My mother died eight years ago today. The anniversary never fails to make me sad because I miss her and feel that 51 was too young for her to go.
What the anniversary doesn’t fill me with is regret. For much of my life, my mom and I had what might euphemistically be described as a troubled relationship, but before she died, we’d made our peace.
This wasn’t a deathbed conversion. We’d gotten along much better in the years before she died — a mix of my getting older, both of us making more of an effort, and, as my mom liked to say, us making better friends than roommates. It helped that when I hit my 20s, I had a flash of empathy for the fear she must have had being the divorced mother of a 3-year-old when divorce was still less common.

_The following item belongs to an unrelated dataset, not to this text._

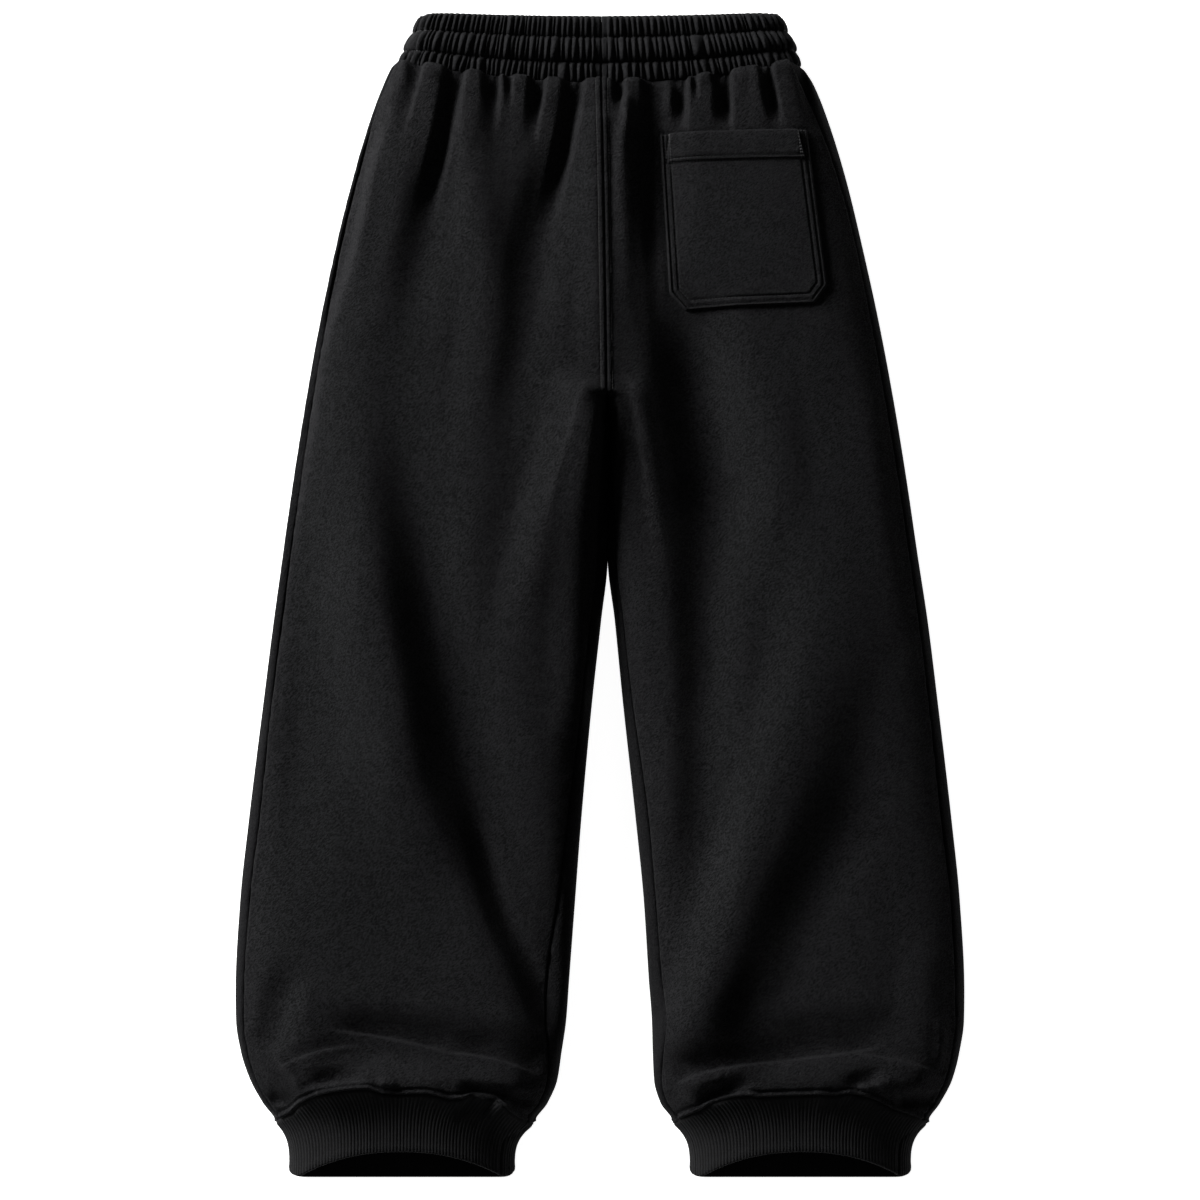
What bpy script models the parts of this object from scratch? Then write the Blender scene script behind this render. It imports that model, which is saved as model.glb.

Still, as Mom battled cancer and it looked like she was going to lose, I seized the opportunity. I voiced some of the years of swallowed hurts, and we agreed she could have been a better mother, I could have been a better daughter, and we loved each other, imperfections and all.
I’d had a little experience with this idea of wanting people close to you to know how you feel. In high school, I had a dumb fight with the guy I dated on and off for most of three years. I stormed off and we didn’t speak for I think several days. Then he was in a car crash that put him in the hospital and killed his best friend. My heart seized at the notion that this trivial stupidity could have been the last memory he had of me and the last one I had of him.
That feeling has stuck with me. No matter how mad I might occasionally get at John, I am always sure to tell him I love him before one of us leaves. I’ve broached some tough conversations with my dad, and been pleasantly surprised at his willingness to talk about his feelings of not being more involved in my childhood, among other things.
If my mom had suffered a sudden heart attack instead of fighting cancer, I might not have had as much chance to say what I was feeling. All of this celebrity death news lately — Ed McMahon, Farrah Fawcett, Michael Jackson — should have us well reminded of the certainty of death. Since every one of us will die someday, and you can’t be sure when it will be, you might consider not only appreciating each day of your own life but also each day of those around you.
If someone you loved died today, what would you wish you had said? Can you tell him or her right now?
I’m not fixated on death, but having a deadline does help motivate making changes instead of just talking about them. Here are some recent blog posts I’ve written related to remembering our mortality:
- Frank Sinatra reminds us to live until we die
- Randy Pausch’s Last Lecture
- “One Month to Live” encourages readers to face mortality and live life to the fullest
Rest in peace, Linda Newvine-Pussehl. We miss you.